According to today’s paper better colleges fail to lure talented poor students. If it’s true the reason is simple; it’s complicated. While it is not complicated to identify and recruit academically gifted poor students, it is more involved to ensure that they succeed.
Many if not most financial aid packages do not include monies for housing and/or dining. There are rarely stipends for books, computers or travel. There are several periods during the academic year in which dormitories close and dining plans evaporate. Students who come from great distances and/or do not have the funds to travel are left utterly unmoored, often during a holiday. Colleges and universities now invite not just parents, but entire families to weekend events on campus. Families with limited means could not attend and students might be affected. Student activities occur throughout the years that cost money (not supplied by aid). Joining the Greek system (aka fraternities & sororities) is not free. Attending sporting events, senior class events, or arts events are rarely free. Without a meaningful stipend a university would ensure a second-class status to poorer students.

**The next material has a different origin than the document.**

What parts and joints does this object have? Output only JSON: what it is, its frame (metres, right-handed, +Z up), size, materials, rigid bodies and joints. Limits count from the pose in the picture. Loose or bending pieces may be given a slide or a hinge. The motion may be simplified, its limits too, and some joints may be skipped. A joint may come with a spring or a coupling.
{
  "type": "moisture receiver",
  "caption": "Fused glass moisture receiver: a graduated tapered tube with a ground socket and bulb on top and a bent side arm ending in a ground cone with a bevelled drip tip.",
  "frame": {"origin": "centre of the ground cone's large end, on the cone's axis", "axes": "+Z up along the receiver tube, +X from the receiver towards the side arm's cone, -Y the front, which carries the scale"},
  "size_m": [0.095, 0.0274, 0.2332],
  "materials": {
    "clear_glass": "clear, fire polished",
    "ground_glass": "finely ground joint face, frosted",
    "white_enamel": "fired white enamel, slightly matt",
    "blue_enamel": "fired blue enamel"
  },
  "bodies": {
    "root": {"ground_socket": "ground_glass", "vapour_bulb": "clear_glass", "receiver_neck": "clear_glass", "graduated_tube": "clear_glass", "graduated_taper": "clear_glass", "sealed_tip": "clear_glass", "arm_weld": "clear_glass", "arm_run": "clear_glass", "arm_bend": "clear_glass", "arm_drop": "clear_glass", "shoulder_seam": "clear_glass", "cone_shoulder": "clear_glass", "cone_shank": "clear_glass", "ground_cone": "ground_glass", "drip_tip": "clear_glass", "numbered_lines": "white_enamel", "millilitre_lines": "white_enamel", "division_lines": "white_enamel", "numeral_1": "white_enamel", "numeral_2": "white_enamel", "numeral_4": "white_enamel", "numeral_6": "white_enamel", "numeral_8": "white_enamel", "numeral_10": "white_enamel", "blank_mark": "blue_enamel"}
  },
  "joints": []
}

The more complex issue is that of social and/or emotional support. Attending classes and getting good grades is only one part of the college experience. If the idea of luring talented poor students to ‘better’ colleges is for them to get more out of the college experience (than they would’ve attending their local college) then more has to be done for them. Academic advising would need to be aggressive and include tutorials on research opportunities, graduate schools, and career opportunities. Student services would need to help foster networking opportunities to ensure the students reap the benefit of the stellar student body. Adjusting to college life is never all that easy. The environment always feels just a bit foreign, and the expectations daunting. For poorer students the culture itself could be off-putting and/or foreign. If a student has left an economically struggling family behind, it can feel disorienting to be among people with plenty. There can be issues of guilt if a family could use the student at home.

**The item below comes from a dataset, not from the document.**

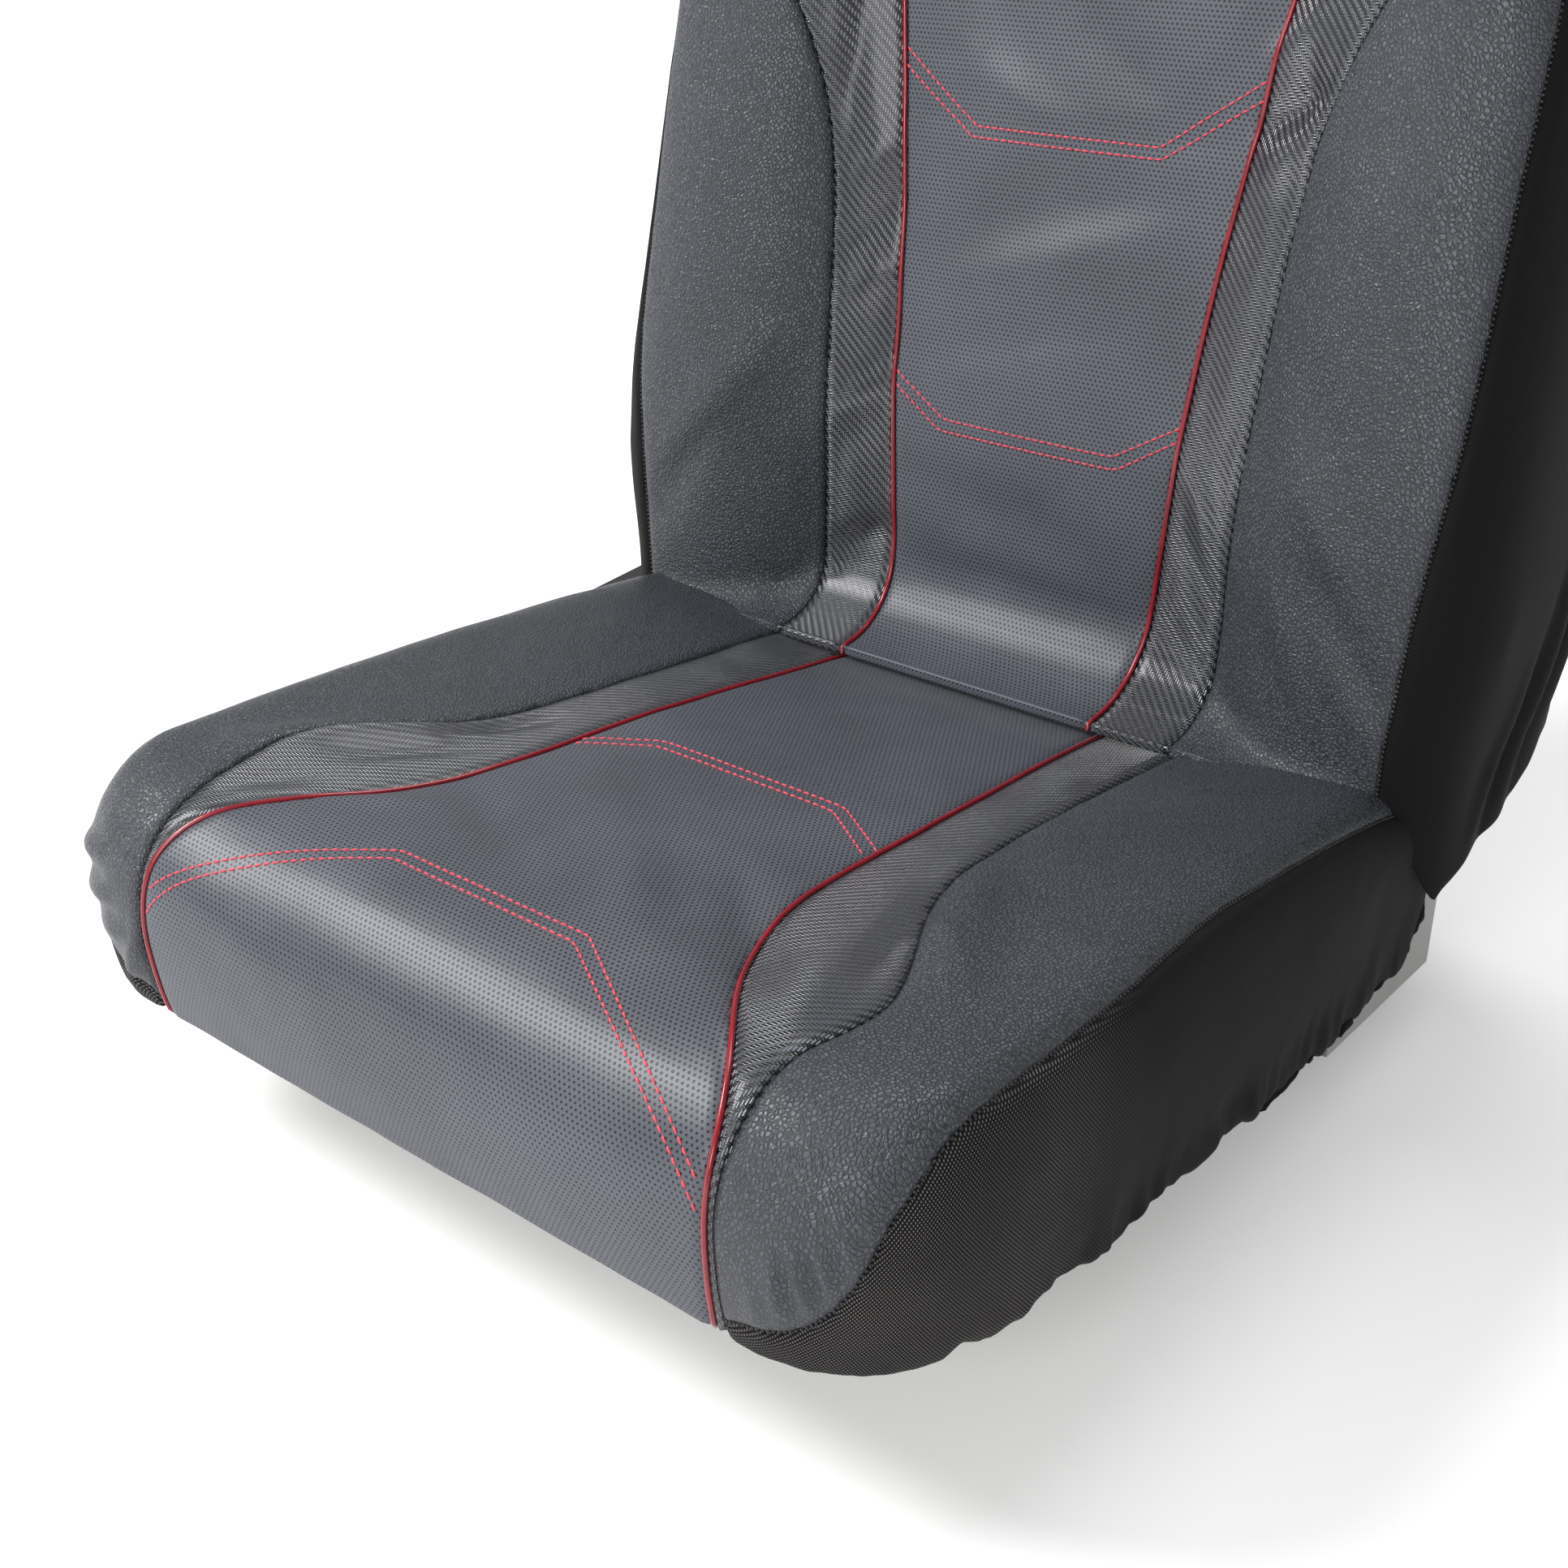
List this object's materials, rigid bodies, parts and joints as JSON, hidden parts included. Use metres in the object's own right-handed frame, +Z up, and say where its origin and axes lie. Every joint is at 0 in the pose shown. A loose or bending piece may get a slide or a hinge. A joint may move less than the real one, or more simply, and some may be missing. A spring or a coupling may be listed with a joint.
{
  "type": "car seat",
  "caption": "Front car seat in a fitted sports cover with red piping: slide rails, frame with recliners, foam cushion, reclining back and height-adjustable headrest.",
  "frame": {"origin": "middle of the four floor bolts, on the floor", "axes": "+Z up, -Y the way the sitter faces, +X to the right of someone who looks at the seat from the front"},
  "size_m": [0.6173, 0.7123, 0.9805],
  "materials": {
    "perforated_cover": "perforated, satin",
    "insert_vinyl": "woven twill look, glossy",
    "bolster_leather": "fine pebble grain, satin",
    "stretch_fabric": "fine rib knit, matt",
    "piping": "glossy cord",
    "foam": "open cell foam",
    "rail_steel": "black coat, satin",
    "frame_steel": "black coat, satin",
    "slide_steel": "zinc, satin",
    "roller_steel": "ground rollers in a pressed cage",
    "spring_steel": "drawn wire",
    "recliner_steel": "pressed, lightly oiled",
    "post_chrome": "polished",
    "black_plastic": "moulded, fine texture",
    "shield_plastic": "light grey moulding"
  },
  "bodies": {
    "floor_rails": {"floor_rail_right": "rail_steel", "floor_rail_left": "rail_steel", "rail_feet": "rail_steel"},
    "roller_cages": {"roller_cage_right": "roller_steel", "roller_cage_left": "roller_steel"},
    "adjuster": {"adjuster_bar": "frame_steel", "adjuster_arm_right": "frame_steel", "adjuster_arm_left": "frame_steel"},
    "recline_lever": {"recline_lever": "black_plastic", "cross_shaft": "recliner_steel"},
    "headrest": {"headrest_posts": "post_chrome", "headrest_foam": "foam", "headrest_cover": "bolster_leather", "headrest_centre_panel": "perforated_cover"},
    "headrest_button": {"release_button": "black_plastic"},
    "backrest": {"back_bolster_cover_left": "bolster_leather", "back_bolster_cover_right": "bolster_leather", "back_centre_panel": "perforated_cover", "back_foam": "foam", "back_insert_left": "insert_vinyl", "back_insert_right": "insert_vinyl", "back_member_left": "frame_steel", "back_member_right": "frame_steel", "back_piping_left": "piping", "back_piping_right": "piping", "back_rear_panel": "stretch_fabric", "back_side_panel_left": "stretch_fabric", "back_side_panel_right": "stretch_fabric", "back_tube_lower": "frame_steel", "back_tube_upper": "frame_steel", "back_wires": "spring_steel", "guide_sleeve_left": "black_plastic", "guide_sleeve_right": "black_plastic", "recliner_outer_left": "recliner_steel", "recliner_outer_right": "recliner_steel", "sleeve_brackets": "frame_steel"},
    "seat": {"adjuster_pins": "recliner_steel", "cushion_bolster_cover_left": "bolster_leather", "cushion_bolster_cover_right": "bolster_leather", "cushion_centre_panel": "perforated_cover", "cushion_foam": "foam", "cushion_insert_left": "insert_vinyl", "cushion_insert_right": "insert_vinyl", "cushion_piping_left": "piping", "cushion_piping_right": "piping", "cushion_skirt_left": "stretch_fabric", "cushion_skirt_right": "stretch_fabric", "recliner_inner_left": "recliner_steel", "recliner_inner_right": "recliner_steel", "recliner_shield_left": "shield_plastic", "recliner_shield_right": "shield_plastic", "seat_member_left": "frame_steel", "seat_member_right": "frame_steel", "seat_pan": "frame_steel", "seat_springs": "spring_steel", "seat_tube_front": "frame_steel", "seat_tube_rear": "frame_steel", "slide_rail_left": "slide_steel", "slide_rail_right": "slide_steel"}
  },
  "joints": [
    {"name": "seat_slide", "type": "slide", "parent": "floor_rails", "child": "seat", "axis": [0, 1, 0], "range_m": [-0.1, 0.12]},
    {"name": "cage_slide", "type": "slide", "parent": "floor_rails", "child": "roller_cages", "axis": [0, 1, 0], "range_m": [-0.05, 0.06]},
    {"name": "adjuster_lift", "type": "hinge", "parent": "seat", "child": "adjuster", "pos_m": [0, -0.06, 0.05], "axis": [1, 0, 0], "range_deg": [0, 8], "stiffness_Nm_per_rad": 8, "springref_deg": 8},
    {"name": "back_recline", "type": "hinge", "parent": "seat", "child": "backrest", "pos_m": [0, 0.155, 0.14], "axis": [-1, 0, 0], "range_deg": [0, 60]},
    {"name": "lever_turn", "type": "hinge", "parent": "seat", "child": "recline_lever", "pos_m": [0, 0.155, 0.14], "axis": [-1, 0, 0], "range_deg": [0, 35], "stiffness_Nm_per_rad": 3},
    {"name": "headrest_lift", "type": "slide", "parent": "backrest", "child": "headrest", "axis": [0, 0.1668, 0.986], "range_m": [0, 0.07]},
    {"name": "button_press", "type": "slide", "parent": "backrest", "child": "headrest_button", "axis": [-1, 0, 0], "range_m": [0, 0.003], "stiffness_N_per_m": 600}
  ],
  "couplings": [
    {"joint": "cage_slide", "follows": "seat_slide", "ratio": 0.5}
  ]
}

Finding talented students who are poor is not difficult. Every high school in the nation can identify their top 10% and SATs do a fine job of categorizing people. Many universities already recruit students from big cities (which no doubt offer a pool of talented, poor and ethnically or racially underrepresented students.) Many schools have institutionalized support programs for students from ethnically/racially-underrepresented groups. If the ‘better’ schools are to recruit poor students from more remote locations they will need to create a similar model of institutional support programs. Recruitment and admission are only the very very beginning of the higher education journey. If colleges and universities take an aggressive role in recruiting students they must take seriously their obligation to ensure success.